Image, song and text never fully merge. Rather, they move alongside each other, crossing only occasionally. The images exist independent of the text. Yet, the assertions of the text (a boy metamorphoses into a violin; a woman metamorphoses into a handful of salt) charge the images – the objects in them – in a manner that goes beyond the visible. This tension between the identity of things as they are familiar to us, and the identity of things as claimed by the text, alludes to the poetry of the everyday, the hidden quality behind the functional classification of the world categorised in concepts, which only art is able to uncover. It is here that the subversive potential of the short must be localised. After all, our world would be a different one if we all treated the objects around us as if they once had been a boy, a woman, a world.

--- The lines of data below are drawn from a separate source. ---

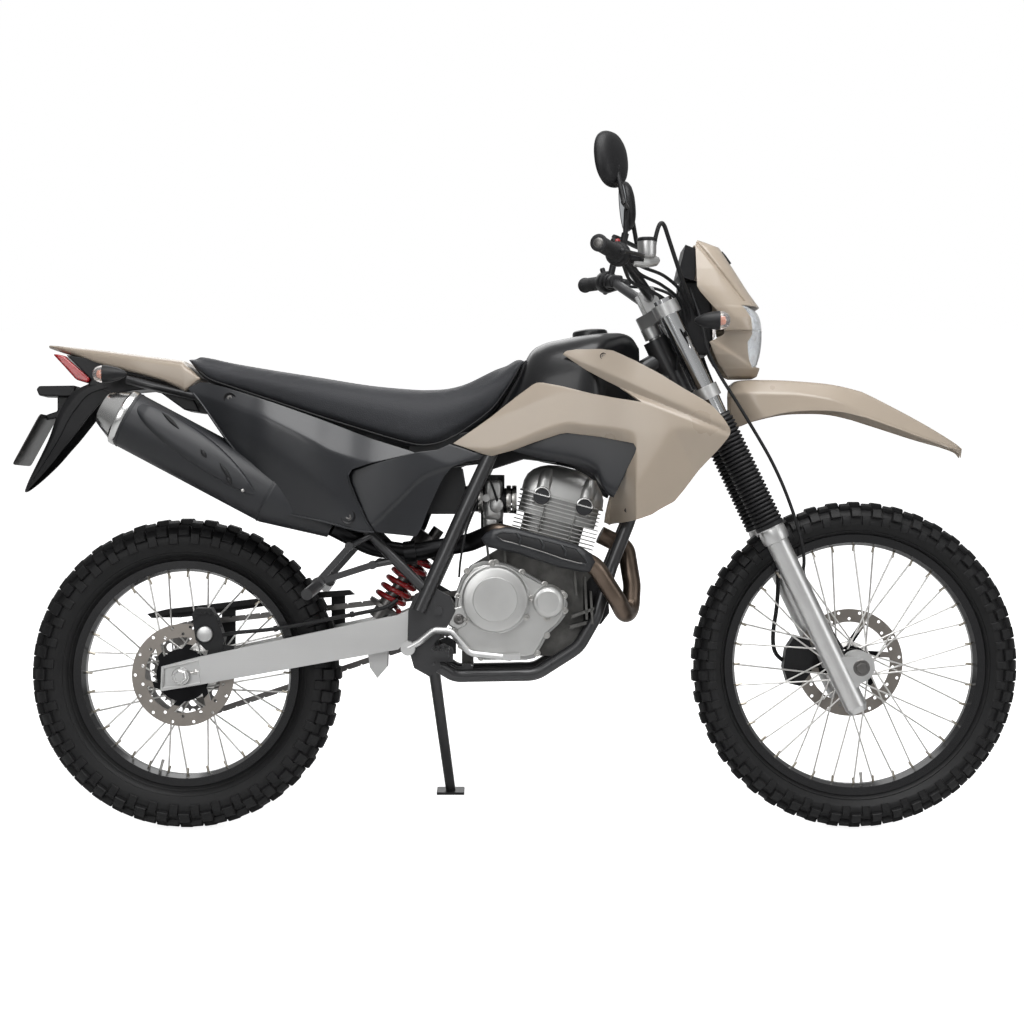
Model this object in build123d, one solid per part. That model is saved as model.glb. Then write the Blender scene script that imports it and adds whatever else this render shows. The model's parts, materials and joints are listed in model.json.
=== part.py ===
from build123d import *
import os
from math import acos, atan2, cos, hypot, pi, radians, sin, tan

# A dual sport motorcycle that rests on its side stand. Millimetres.
# It is modelled upright in the bike frame: +X forward, +Y to the rider's left, +Z up, with the
# rear axle at x = 0 and the ground at z = 0. At the end everything leans onto the side stand,
# and the origin moves to the floor under the middle of the whole.

# ---------------------------------------------------------------- driving dimensions
LEAN = 9.0                       # degrees, towards the left, when parked
REAR_TYRE_R, REAR_TYRE_HALF, REAR_LUGS = 332.0, 62.0, 36            # to the tips of the lugs
FRONT_TYRE_R, FRONT_TYRE_HALF, FRONT_LUGS = 350.0, 47.0, 40
CROWN_HALF, CROWN_DROP = 22.0, 2.0              # a crown lug's half width and how low its edges lie
REAR_SEAT_R, FRONT_SEAT_R = 228.5, 266.7        # bead seats of 18 and 21 inch rims
REAR_RIM_HALF, FRONT_RIM_HALF = 33.0, 26.0
FLANGE_H = 12.0                  # rim flange above the bead seat
HEAD_X, HEAD_Z, RAKE = 1028.7, 990.0, 25.5      # middle of the steering head, and its angle
CLAMP_OFFSET, AXLE_LEAD, LEG_Y = 40.0, 44.0, 100.0
PIVOT_X, PIVOT_Z = 541.0, 470.0                 # swingarm pivot
AXLE_R, AXLE_FIT = 9.0, 0.08                    # both axles, and the running gap in the hubs
STEM_R, HEAD_TUBE_R, HEAD_BORE_R = 13.0, 27.0, 19.0
HEAD_LOW, HEAD_HIGH = -70.0, 62.0               # ends of the head tube along the steering axis
CLAMP_LOW, CLAMP_TOP, CLAMP_H = -103.0, 92.0, 27.0
FORK_TUBE_R, FORK_LEG_R, GAITER_R = 20.5, 23.5, 32.0
LEG_TOP, LEG_END, TUBE_TOP = -400.0, -832.0, 128.0
BAR_R, BAR_BORE_R, BAR_END_DEPTH = 11.0, 7.5, 40.0
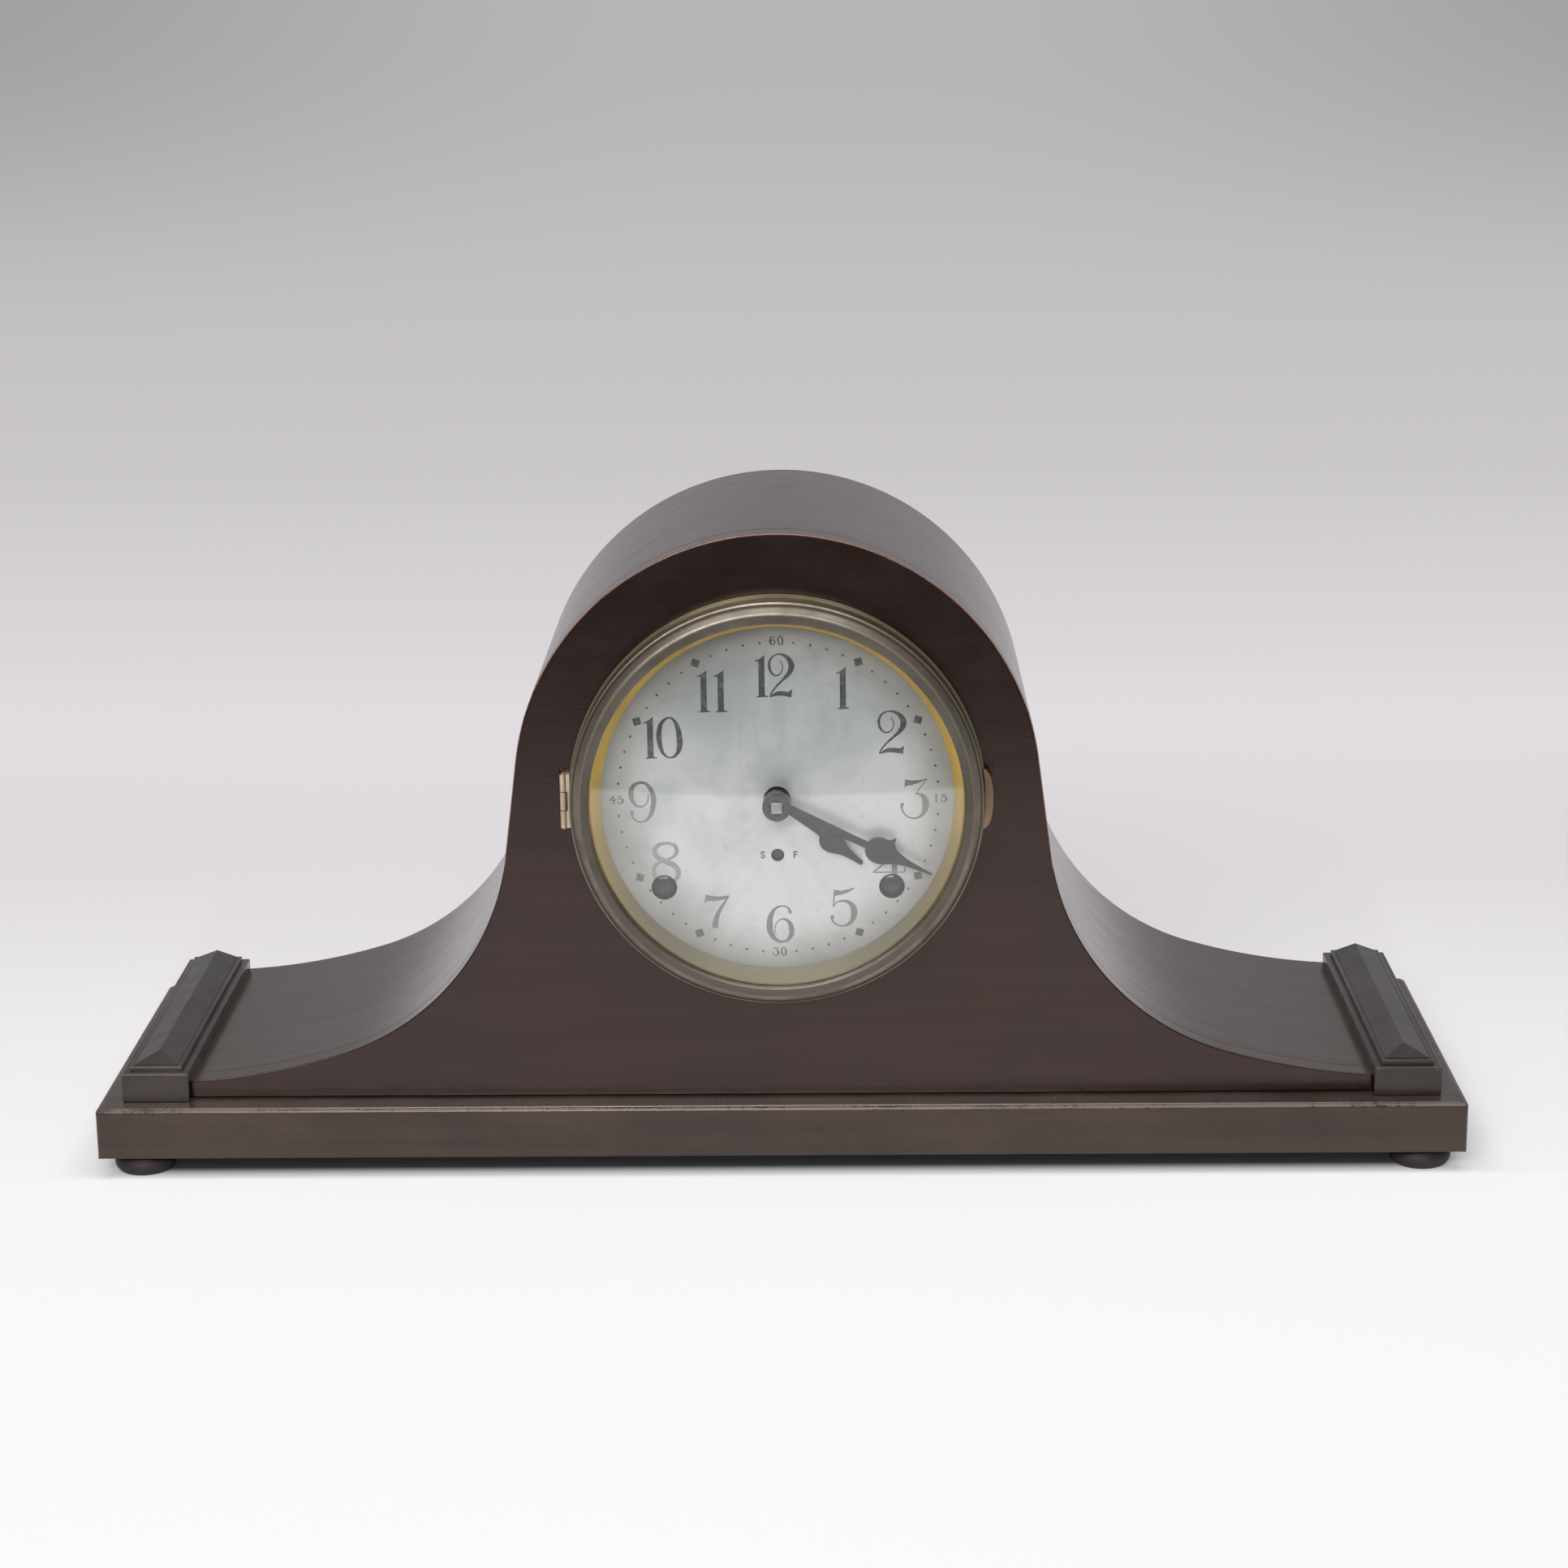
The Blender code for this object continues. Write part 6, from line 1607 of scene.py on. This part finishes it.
    def number(
        self, bm: BMesh, text: str, middle: Vector, scale: float, pitch: float = 0.0, weight: float = 0.0
    ) -> None:
        """Lay a number on the dial, its digits side by side.

        Args:
            bm: The mesh that collects the ink.
            text: The number.
            middle: Its middle, on the dial's face.
            scale: Its size against the hour numerals.
            pitch: The distance of its digits, in grid steps, or 0 for the hour numerals' own places.
            weight: How much thicker its lines are, in grid steps.
        """
        evenly = tuple(((place - (len(text) - 1) / 2) * pitch, 1.0) for place in range(len(text)))
        places = evenly if pitch > 0.0 else DIGIT_PLACES.get(text, ((0.0, 1.0),))
        for digit, (across, width) in zip(text, places):
            for stroke in DIGITS[digit]:
                self.ribbon(bm, stroke.moved(across, width), middle, self.grid * scale, weight)

    def numerals(self) -> None:
        """The twelve numerals, upright, each with its own spacing."""
        bm = fresh_mesh()
        for hour, (across, up) in NUMERAL_PLACES.items():
            self.number(bm, str(hour), self.middle + Vector((across, 0.0, up)) * MM, 1.0)
        for spot in self.winding:
            self.clear_hole(bm, spot, self.winding_hole)
        self.fit("dial_numerals", bm, self.finishes.ink)

    @staticmethod
    def clear_hole(bm: BMesh, middle: Vector, radius: float, sides: int = 48) -> None:
        """Cut the ink away where a hole goes through the dial.

        Args:
            bm: The ink's mesh.
            middle: The hole's middle.
            radius: Its radius.
            sides: How many straight cuts follow its rim.
        """
        for side in range(sides):
            angle = math.tau * side / sides
            out = Vector((math.cos(angle), 0.0, math.sin(angle)))
            near = [face for face in bm.faces if (face.calc_center_median() - middle).length < 2.5 * radius]
            geom = list({item for face in near for item in (*face.verts, *face.edges)}) + near
            bmesh.ops.bisect_plane(
                bm, geom=geom, dist=0.001 * MM, plane_co=middle + out * radius, plane_no=out
            )
        inside = [face for face in bm.faces if (face.calc_center_median() - middle).length < radius]
        bmesh.ops.delete(bm, geom=inside, context="FACES")

    def track(self) -> None:
        """The minute dots, the diamonds at most hours and the four small numbers between."""
        bm = fresh_mesh()
        for minute in range(60):
            hour = minute / 5
            if minute in SMALL_NUMBERS:
                text, outward = SMALL_NUMBERS[minute]
                self.number(bm, text, self.spot(hour, self.track_circle + outward), *self.small)
            elif minute % 5 == 0:
                self.disc(bm, self.spot(hour, self.diamond_circle), self.diamond_half, 4, minute * 6.0)
            else:
                self.disc(bm, self.spot(hour, self.track_circle), self.dot_radius, 12, 0.0)
        self.fit("dial_minute_track", bm, self.finishes.track_ink)

    def disc(self, bm: BMesh, middle: Vector, radius: float, sides: int, degrees: float) -> None:
        """A flat dot of ink, or a diamond that points outwards.

        Args:
            bm: The mesh that collects the ink.
            middle: Its middle, on the dial's face.
            radius: Its radius.
            sides: How many sides it has.
            degrees: How far it is turned, clockwise.
        """
        turns = ((math.radians(degrees), "Y"), (math.pi / 2, "X"), (math.pi / 2, "Z"))
        matrix = Matrix.Translation(middle + FORWARD * self.ink / 2)
        for angle, axis in turns:
            matrix = matrix @ Matrix.Rotation(angle, 4, axis)
        bmesh.ops.create_cone(
            bm, cap_ends=True, segments=sides, radius1=radius, radius2=radius, depth=self.ink, matrix=matrix
        )

    def letters(self) -> None:
        """The letters for slow and fast beside the regulator hole."""
        bm = fresh_mesh()
        for letter, across in self.letters_across:
            text = bpy.data.curves.new("letter", "FONT")
            text.body = letter
            text.size, text.offset = self.letter_size
            text.align_x = text.align_y = "CENTER"
            text.extrude = self.ink / 2
            place = Matrix.Translation(self.regulator + Vector((across, -self.ink / 2, 0.0)))
            add_drawn(bm, text, place @ Matrix.Rotation(math.pi / 2, 4, "X"))
        self.fit("dial_slow_fast", bm, self.finishes.track_ink, whole=False)


# hands


@dataclass(frozen=True)
class HandForm:
    """The outline of a spade hand, in millimetres along it and off its middle line.

    Attributes:
        degrees: Where it points, clockwise from twelve.
        bore: Radius of its hole.
        boss: Radius of the round boss.
        side: One side from the boss to the tip, as (along, off).
        thorn: A spur on one side, as (along, off), or nothing.
    """

    degrees: float
    bore: float
    boss: float
    side: tuple[Pair, ...]
    thorn: tuple[Pair, ...] = ()

    def eased(self, steps: int = 5) -> list[Pair]:
        """Points on a smooth curve through the side's points.

        Args:
            steps: How many parts lie between two of the side's points.

        Returns:
            The points.
        """
        points = [self.side[0], *self.side, self.side[-1]]
        smooth: list[Pair] = []
        for a, b, c, d in zip(points, points[1:], points[2:], points[3:]):
            for k in range(steps):
                t = k / steps
                smooth.append(tuple(
                    0.5 * (2 * b[i] + (c[i] - a[i]) * t + (2 * a[i] - 5 * b[i] + 4 * c[i] - d[i]) * t**2
                           + (3 * b[i] - a[i] - 3 * c[i] + d[i]) * t**3)
                    for i in (0, 1)
                ))
        return smooth + [self.side[-1]]

    def outline(self) -> list[Pair]:
        """The whole outline: one side, the other with the spur, and the boss.

        Returns:
            Its points.
        """
        start = math.asin(self.side[0][1] / self.boss)
        arc = [start + (math.tau - 2 * start) * k / 40 for k in range(1, 40)]
        upper = self.eased()
        lower = [(along, -off) for along, off in upper]
        if self.thorn:
            first, last = (
                next(i for i, point in enumerate(upper) if point[0] >= along)
                for along, _ in (self.thorn[0], self.thorn[-1])
            )
            upper[first:last + 1] = self.thorn
        return lower + upper[::-1] + [(self.boss * math.cos(a), self.boss * math.sin(a)) for a in arc]

    def hole(self) -> list[Pair]:
        """The hole in the boss.

        Returns:
            Its points.
        """
        turns = [math.tau * k / 32 for k in range(32)]
        return [(self.bore * math.cos(turn), self.bore * math.sin(turn)) for turn in turns]


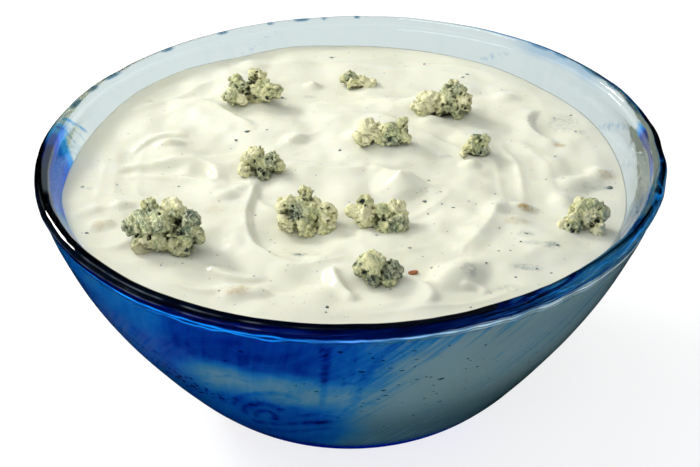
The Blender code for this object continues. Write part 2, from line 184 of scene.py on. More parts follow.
# Folds: the places they pass, how wide they are on the left and right of their way, and height
FOLDS = (
    (((-19.5, 3), (-21, -6), (-22.5, -16), (-21.5, -26), (-18, -33), (-12, -37.5), (-5, -37.5),
      (0, -34)), 1.7, 6.5, 1.1),
    (((-53, 2), (-46, 0.8), (-39, -0.5), (-33, -2.5), (-29.5, -4.5)), 2.4, 2, 0.7),
    (((-53, 2.5), (-50, 6), (-44, 6.3), (-38, 6.8), (-34, 6), (-31, 3.5), (-29.5, -1),
      (-29.5, -4.5)), 3, 1.6, 0.8),
    (((-50, 11.5), (-46, 16), (-42, 18.5), (-37, 18.5)), 3.5, 1.2, 0.8),
    (((-44, 35), (-38, 35.5), (-33, 33.5), (-27, 27), (-21, 20.5)), 1.8, 8, 1.1),
    (((-58, -28), (-53, -30.5), (-48, -30), (-44, -28)), 1.6, 2, 0.8),
    (((-37, -44), (-33, -46.5), (-28, -47), (-24, -45)), 2, 1.4, 0.6),
    (((-30, -38), (-27, -41.5), (-22, -43), (-17, -42)), 6, 1.5, 0.9),
    (((-4, -40), (-3.5, -44), (-1.5, -48), (1, -52)), 2.2, 2.2, 1.3),
    (((6, -43), (11, -44), (15, -47), (16.5, -51), (15, -55)), 1.8, 5.5, 1.1),
    (((45, 30), (42.5, 26), (42.5, 21), (45.5, 17), (49, 14.5)), 1.6, 5, 0.9),
    (((22.5, -47), (26, -47.3), (28, -49)), 2, 1.2, 0.8),
    (((22, -35), (27, -28), (31, -20), (33, -12)), 5, 4, 0.9),
    (((-16, 4), (-8, 2), (0, 1.5), (7, 3)), 4, 3, 0.6),
    (((4, 2), (9, 0), (13, -4), (20, -9)), 6, 2.6, 0.7),
)
RIPPLES = ((14.0, 0.8), (7.0, 0.55), (3.6, 0.20))  # length and height of the small unevenness
STROKES = (6.0, 20.0, 0.45)  # marks of stirring round the bowl: width, length and height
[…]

In this sense, Sonia Oleniak is not reconciled with the state of things. Her short makes demands, reminds us, lays open, while at the same time refusing to reveal its secrets. As a consequence, the audience, their warm bodies, breathing, full of memories, are not forgotten but, on the contrary, encouraged to further expand on the short glimpses into the lives of Oleniak’s nocturnal characters. I keep on wondering what happened to the salt miner’s ear. Was it a work-related accident that caused him to leave the mines and now coat the streets of Manhattan with salt? Did he get involved in a bar fight? Perhaps, because someone looked at him funny for carrying around a tin full of salt? A certain sadness surrounds him. Yet, he also exudes the peacefulness of someone capable of keeping a secret – from the other characters, the movie, the audience.